Elizabeth and I saw a good movie this weekend, The Guardian, starring Kevin Costner and Ashton Kutcher, about Coast Guard Rescue Swimmers. While some of the acting was a bit stiff (as is Costner's M.O.) and some of the early ocean scenes were somewhat skimpy on the special effects side, the film still managed to tell a powerful coming-of-age story about loyalty, courage, selflessness and true heroism.


I had never thought much about the Coast Guard before. What do they actually do? They protects our waters and our borders, and to paraphrase the movie, they go out into the storms when everyone else is heading into shore. The elite Rescue Swimmers are the guys who are dropped from helicopters into the churning seas to rescue capsized sailors or fishermen or tourists. Everyday they head into work, they arrive with the knowledge that there is a good chance they could die that day.
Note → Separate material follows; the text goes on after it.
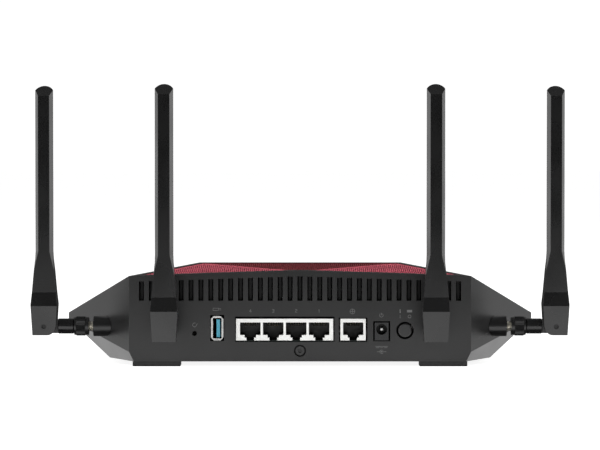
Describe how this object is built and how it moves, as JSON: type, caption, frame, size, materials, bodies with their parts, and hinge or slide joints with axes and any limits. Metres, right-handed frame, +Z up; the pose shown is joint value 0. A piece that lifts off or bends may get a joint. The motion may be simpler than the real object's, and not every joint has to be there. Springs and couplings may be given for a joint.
{
  "type": "wireless router",
  "caption": "Angular desktop wireless router with folding antennas, rear network, USB and power sockets, push buttons and a perforated top grille.",
  "frame": {"origin": "middle of the footprint box at the table surface", "axes": "+X to the right seen from the rear panel, +Y from the rear panel to the front edge, +Z up"},
  "size_m": [0.3346, 0.2426, 0.173],
  "materials": {
    "housing": "fine satin texture",
    "red_mesh": "satin red paint",
    "rubber": "matt rubber",
    "button": "satin",
    "light_pipe": "frosted clear plastic",
    "led": "clear resin",
    "board": "green solder mask",
    "component": "moulded epoxy and nylon",
    "aluminium": "extruded",
    "tinned_steel": "bright tin plate",
    "screw_steel": "zinc plate",
    "port_frame": "light moulded plastic",
    "gold_plate": "gold flash",
    "usb_blue": "blue moulded plastic",
    "cable": "smooth jacket",
    "collar": "satin",
    "antenna": "fine satin texture",
    "antenna_nut": "knurled",
    "copper": "bare copper strip"
  },
  "bodies": {
    "housing": {"rear_panel": "housing", "top_shell": "housing", "bottom_shell": "housing", "front_console": "housing", "rear_grille": "red_mesh", "front_grille_left": "red_mesh", "front_grille_right": "red_mesh", "feet": "rubber", "rear_screw_plug": "button", "led_light_pipes": "light_pipe", "leds": "led", "main_board": "board", "led_board": "board", "board_chips": "component", "console_switches": "component", "power_switch": "component", "reset_switch": "component", "power_jack_body": "component", "heat_sink": "aluminium", "rf_shield_cans": "tinned_steel", "usb_port_shell": "tinned_steel", "power_jack_pin": "tinned_steel", "housing_screws": "screw_steel", "board_screws": "screw_steel", "lan_port_block": "port_frame", "wan_port_block": "port_frame", "port_contacts": "gold_plate", "antenna_jacks": "gold_plate", "antenna_jack_nuts": "gold_plate", "usb_port_tongue": "usb_blue", "antenna_leads": "cable", "antenna_collars": "collar"},
    "power_button": {"power_button": "button"},
    "reset_button": {"reset_button": "button"},
    "wps_button": {"wps_button": "button"},
    "wifi_button": {"wifi_button": "button"},
    "inner_left_nut": {"inner_left_nut": "antenna_nut"},
    "inner_left_barrel": {"inner_left_barrel": "antenna", "inner_left_hinge_pin": "screw_steel"},
    "inner_left_antenna": {"inner_left_fork": "antenna", "inner_left_blade": "antenna", "inner_left_element": "copper"},
    "inner_right_nut": {"inner_right_nut": "antenna_nut"},
    "inner_right_barrel": {"inner_right_barrel": "antenna", "inner_right_hinge_pin": "screw_steel"},
    "inner_right_antenna": {"inner_right_fork": "antenna", "inner_right_blade": "antenna", "inner_right_element": "copper"},
    "outer_left_nut": {"outer_left_nut": "antenna_nut"},
    "outer_left_barrel": {"outer_left_barrel": "antenna", "outer_left_hinge_pin": "screw_steel"},
    "outer_left_antenna": {"outer_left_fork": "antenna", "outer_left_blade": "antenna", "outer_left_element": "copper"},
    "outer_right_nut": {"outer_right_nut": "antenna_nut"},
    "outer_right_barrel": {"outer_right_barrel": "antenna", "outer_right_hinge_pin": "screw_steel"},
    "outer_right_antenna": {"outer_right_fork": "antenna", "outer_right_blade": "antenna", "outer_right_element": "copper"}
  },
  "joints": [
    {"name": "power_press", "type": "slide", "parent": "housing", "child": "power_button", "axis": [0, 1, 0], "range_m": [0, 0.002], "stiffness_N_per_m": 400},
    {"name": "reset_press", "type": "slide", "parent": "housing", "child": "reset_button", "axis": [0, 1, 0], "range_m": [0, 0.0006], "stiffness_N_per_m": 400},
    {"name": "wps_press", "type": "slide", "parent": "housing", "child": "wps_button", "axis": [0, -0.298, -0.9546], "range_m": [0, 0.0005], "stiffness_N_per_m": 400},
    {"name": "wifi_press", "type": "slide", "parent": "housing", "child": "wifi_button", "axis": [0, -0.298, -0.9546], "range_m": [0, 0.0005], "stiffness_N_per_m": 400},
    {"name": "inner_left_nut_turn", "type": "hinge", "parent": "housing", "child": "inner_left_nut", "pos_m": [-0.0818, -0.08995, 0.0234], "axis": [0, 1, 0], "continuous": true},
    {"name": "inner_left_swivel", "type": "hinge", "parent": "housing", "child": "inner_left_barrel", "pos_m": [-0.0818, -0.11305, 0.0234], "axis": [0, 1, 0], "range_deg": [-90, 90]},
    {"name": "inner_left_fold", "type": "hinge", "parent": "inner_left_barrel", "child": "inner_left_antenna", "pos_m": [-0.0818, -0.11305, 0.0234], "axis": [1, 0, 0], "range_deg": [0, 90]},
    {"name": "inner_right_nut_turn", "type": "hinge", "parent": "housing", "child": "inner_right_nut", "pos_m": [0.0818, -0.08995, 0.0234], "axis": [0, 1, 0], "continuous": true},
    {"name": "inner_right_swivel", "type": "hinge", "parent": "housing", "child": "inner_right_barrel", "pos_m": [0.0818, -0.11305, 0.0234], "axis": [0, 1, 0], "range_deg": [-90, 90]},
    {"name": "inner_right_fold", "type": "hinge", "parent": "inner_right_barrel", "child": "inner_right_antenna", "pos_m": [0.0818, -0.11305, 0.0234], "axis": [1, 0, 0], "range_deg": [0, 90]},
    {"name": "outer_left_nut_turn", "type": "hinge", "parent": "housing", "child": "outer_left_nut", "pos_m": [-0.136, -0.05255, 0.0234], "axis": [1, 0, 0], "continuous": true},
    {"name": "outer_left_swivel", "type": "hinge", "parent": "housing", "child": "outer_left_barrel", "pos_m": [-0.1591, -0.05255, 0.0234], "axis": [1, 0, 0], "range_deg": [-90, 90]},
    {"name": "outer_left_fold", "type": "hinge", "parent": "outer_left_barrel", "child": "outer_left_antenna", "pos_m": [-0.1591, -0.05255, 0.0234], "axis": [0, -1, 0], "range_deg": [0, 90]},
    {"name": "outer_right_nut_turn", "type": "hinge", "parent": "housing", "child": "outer_right_nut", "pos_m": [0.136, -0.05255, 0.0234], "axis": [1, 0, 0], "continuous": true},
    {"name": "outer_right_swivel", "type": "hinge", "parent": "housing", "child": "outer_right_barrel", "pos_m": [0.1591, -0.05255, 0.0234], "axis": [1, 0, 0], "range_deg": [-90, 90]},
    {"name": "outer_right_fold", "type": "hinge", "parent": "outer_right_barrel", "child": "outer_right_antenna", "pos_m": [0.1591, -0.05255, 0.0234], "axis": [0, 1, 0], "range_deg": [0, 90]}
  ]
}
The movie hints at a rivalry between the Navy and the Coast Guard. The Navy Seals are tough, superiorly conditioned, and trained to kill. The Coast Guard Rescue Swimmers are equally tough and conditioned, but in contrast, they are trained to save lives.


As the film concluded with a powerful and poignant rescue, the Rescue Swimmer's motto flashed across the screen (set to a nice little tune by the erstwhile rocker, Bryan Adams): "So Others May Live." The unwritten prologue to this motto is clearly, "I Will Die . . . "
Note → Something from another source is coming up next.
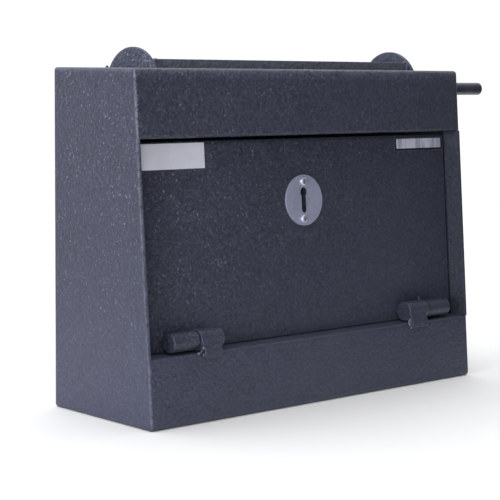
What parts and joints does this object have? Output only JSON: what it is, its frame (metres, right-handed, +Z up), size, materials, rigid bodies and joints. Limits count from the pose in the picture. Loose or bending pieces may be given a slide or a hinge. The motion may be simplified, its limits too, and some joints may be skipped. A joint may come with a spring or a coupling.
{
  "type": "drop safe",
  "caption": "Small steel drop safe with a sloped front, recessed bottom-hinged locking door and a rotating hopper drum in the top turned by a straight side handle.",
  "frame": {"origin": "centre of the base on the surface it stands on (middle of the bottom face, bounding outline of the body only)", "axes": "+X to the right seen from the front and along the handle rod, +Y to the back plate, +Z up; the door faces -Y"},
  "size_m": [0.4993, 0.1387, 0.3179],
  "materials": {
    "body_paint": "dark blue-grey textured powder coat with fine light speckle",
    "door_paint": "dark blue-grey textured powder coat, slightly darker",
    "drum_paint": "dark blue-grey textured powder coat, light scuffs",
    "rod_black": "smooth near-black semi-gloss",
    "bare_steel": "plain turned or zinc-plated steel",
    "satin_steel": "satin grey, finely brushed",
    "plate_silver": "matte silver, bare",
    "label_silver": "matte silver foil, bare",
    "label_black": "satin black film",
    "brass": "plain",
    "spring_steel": "blued spring steel"
  },
  "bodies": {
    "body": {"side_panel_left": "body_paint", "side_panel_right": "body_paint", "back_plate": "body_paint", "top_hood": "body_paint", "base_tray": "body_paint", "door_stop_left": "body_paint", "door_stop_right": "body_paint", "rear_baffle": "body_paint", "hinge_barrel_left": "body_paint", "hinge_barrel_right": "body_paint", "hinge_strap_left": "body_paint", "hinge_strap_right": "body_paint", "hinge_pin_left": "bare_steel", "hinge_pin_right": "bare_steel", "drum_bearing_left": "bare_steel", "handle_bush": "brass"},
    "drum": {"drum_disc_left": "drum_paint", "drum_disc_right": "drum_paint", "drum_trough": "drum_paint", "drum_axle_left": "bare_steel", "handle_rod": "rod_black", "thrust_washer": "bare_steel", "drum_collar": "bare_steel", "collar_set_screw": "bare_steel"},
    "door": {"door_panel": "door_paint", "hinge_knuckle_left": "door_paint", "hinge_knuckle_right": "door_paint", "keyhole_escutcheon": "satin_steel", "escutcheon_screws": "satin_steel", "name_plate_blank": "plate_silver", "label_backing": "label_black", "label_strip": "label_silver", "lock_case": "bare_steel", "lock_cap": "bare_steel", "lock_fixing_screws": "bare_steel", "lever_pivot": "bare_steel", "lock_levers": "brass", "lever_springs": "spring_steel"},
    "bolt": {"lock_bolt": "bare_steel"}
  },
  "joints": [
    {"name": "door_swing", "type": "hinge", "parent": "body", "child": "door", "pos_m": [0, -0.05428, 0.0695], "axis": [1, 0, 0], "range_deg": [0, 110]},
    {"name": "drum_turn", "type": "hinge", "parent": "body", "child": "drum", "pos_m": [0, 0.0085, 0.2816], "axis": [1, 0, 0], "continuous": true},
    {"name": "bolt_throw", "type": "slide", "parent": "door", "child": "bolt", "axis": [0, 0.083, 0.9965], "range_m": [0, 0.014]}
  ]
}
What type of person chooses to risk their life daily to save perfect strangers?


I have chosen a service oriented career, one where my primary goal is to help alleviate the suffering of others. But there is a very big difference: I don't put my life on the line to do it. (Except for the occasional threatening encounter with a narcotic addict . . .) :)
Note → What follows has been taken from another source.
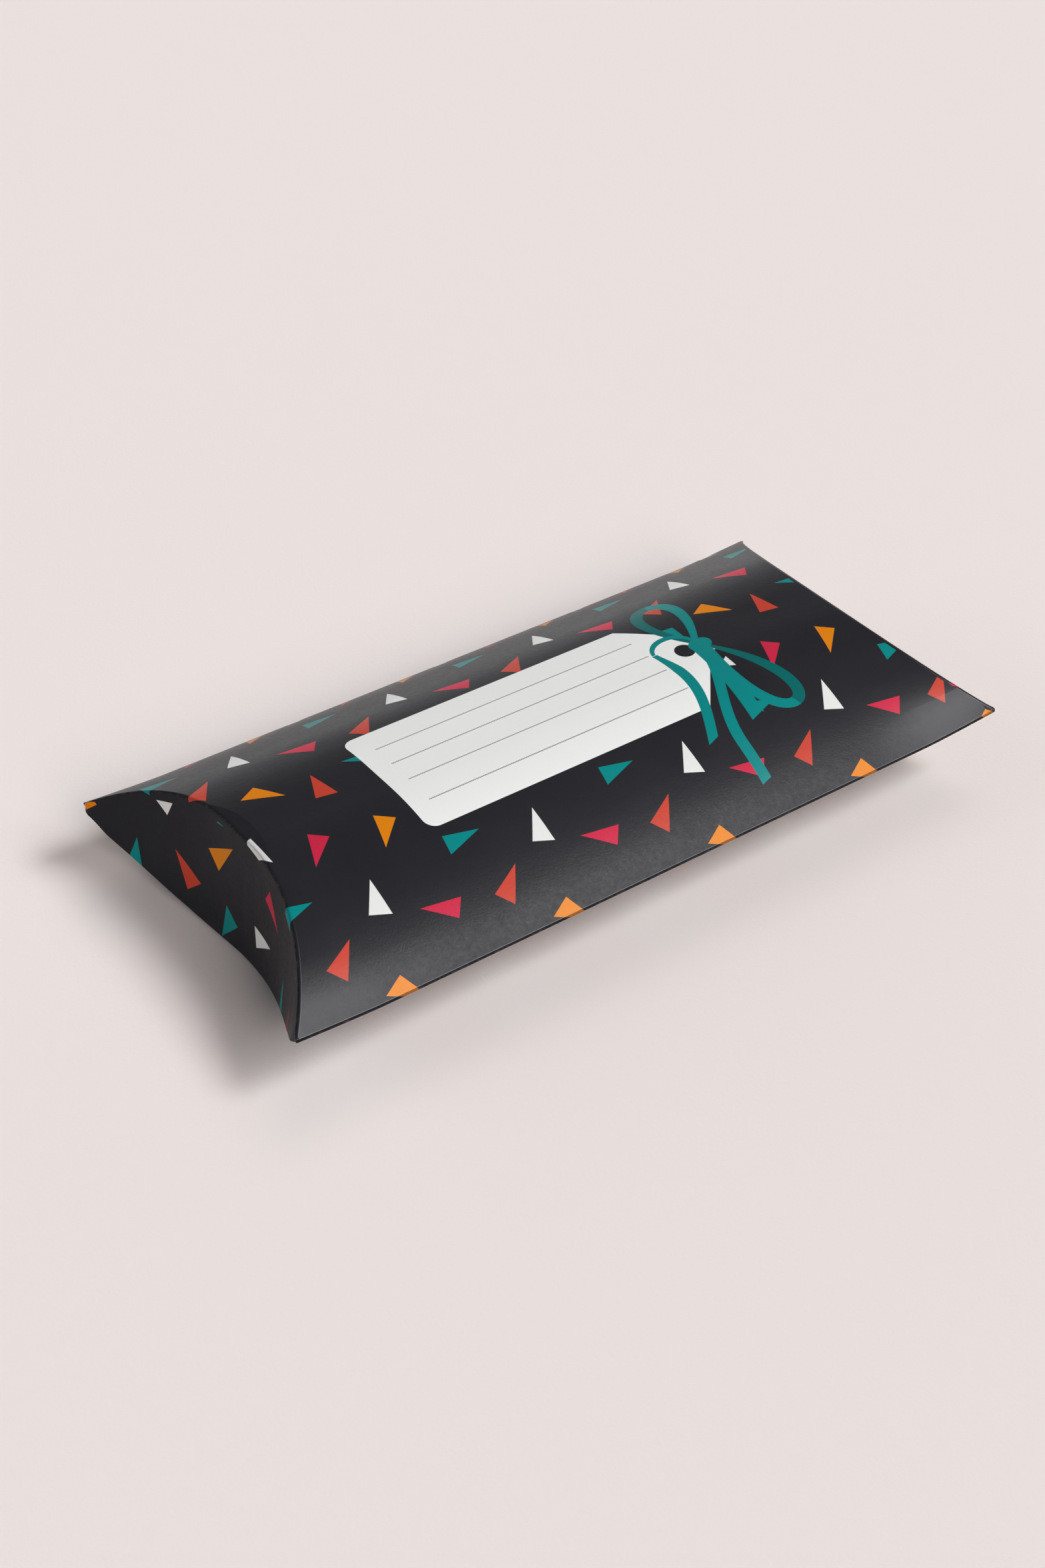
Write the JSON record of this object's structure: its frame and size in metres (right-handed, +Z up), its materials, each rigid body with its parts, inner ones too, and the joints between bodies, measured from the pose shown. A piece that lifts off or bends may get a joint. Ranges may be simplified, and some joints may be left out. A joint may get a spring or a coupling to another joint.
{
  "type": "pillow box",
  "caption": "Folded card pillow box with two bulging panels, curved-crease end flaps that open, a glued back seam and a printed confetti and gift tag pattern.",
  "frame": {"origin": "on the table under the middle of the box", "axes": "+X along the length, +Y across the width towards the glued seam, +Z up"},
  "size_m": [0.328, 0.1566, 0.0554],
  "materials": {
    "printed_card": "satin",
    "inside_card": "matte",
    "glue": "satin"
  },
  "bodies": {
    "body": {"top_panel": "printed_card", "bottom_panel": "printed_card", "front_fold": "printed_card", "back_fold": "printed_card", "glue_flap": "inside_card", "glue_line": "glue"},
    "left_outer_flap_body": {"left_outer_crease": "printed_card", "left_outer_flap": "printed_card"},
    "left_inner_flap_body": {"left_inner_crease": "printed_card", "left_inner_flap": "printed_card"},
    "right_outer_flap_body": {"right_outer_crease": "printed_card", "right_outer_flap": "printed_card"},
    "right_inner_flap_body": {"right_inner_crease": "printed_card", "right_inner_flap": "printed_card"}
  },
  "joints": [
    {"name": "left_outer_fold", "type": "hinge", "parent": "body", "child": "left_outer_flap_body", "pos_m": [-0.13632, 0, 0.0554], "axis": [0, 1, 0], "range_deg": [0, 110]},
    {"name": "left_inner_fold", "type": "hinge", "parent": "body", "child": "left_inner_flap_body", "pos_m": [-0.13533, 0, 0], "axis": [0, -1, 0], "range_deg": [0, 77]},
    {"name": "right_outer_fold", "type": "hinge", "parent": "body", "child": "right_outer_flap_body", "pos_m": [0.13632, 0, 0.0554], "axis": [0, -1, 0], "range_deg": [0, 110]},
    {"name": "right_inner_fold", "type": "hinge", "parent": "body", "child": "right_inner_flap_body", "pos_m": [0.13533, 0, 0], "axis": [0, 1, 0], "range_deg": [0, 77]}
  ],
  "couplings": [
    {"joint": "left_inner_fold", "follows": "left_outer_fold", "ratio": 0.7},
    {"joint": "right_inner_fold", "follows": "right_outer_fold", "ratio": 0.7}
  ]
}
I can think of two other movies which strike a similar but even more powerful chord: Saving Private Ryan and Ladder 49. I highly recommend both of these movies as well.


I suppose all stories of selfless heroism resonate back to the basic Christian narrative: a Savior who sacrifices His life to save us all. During Easter week, we might remember the power and meaning of Christ's atonement through the lens of the Coast Guard motto: "So Others May Live."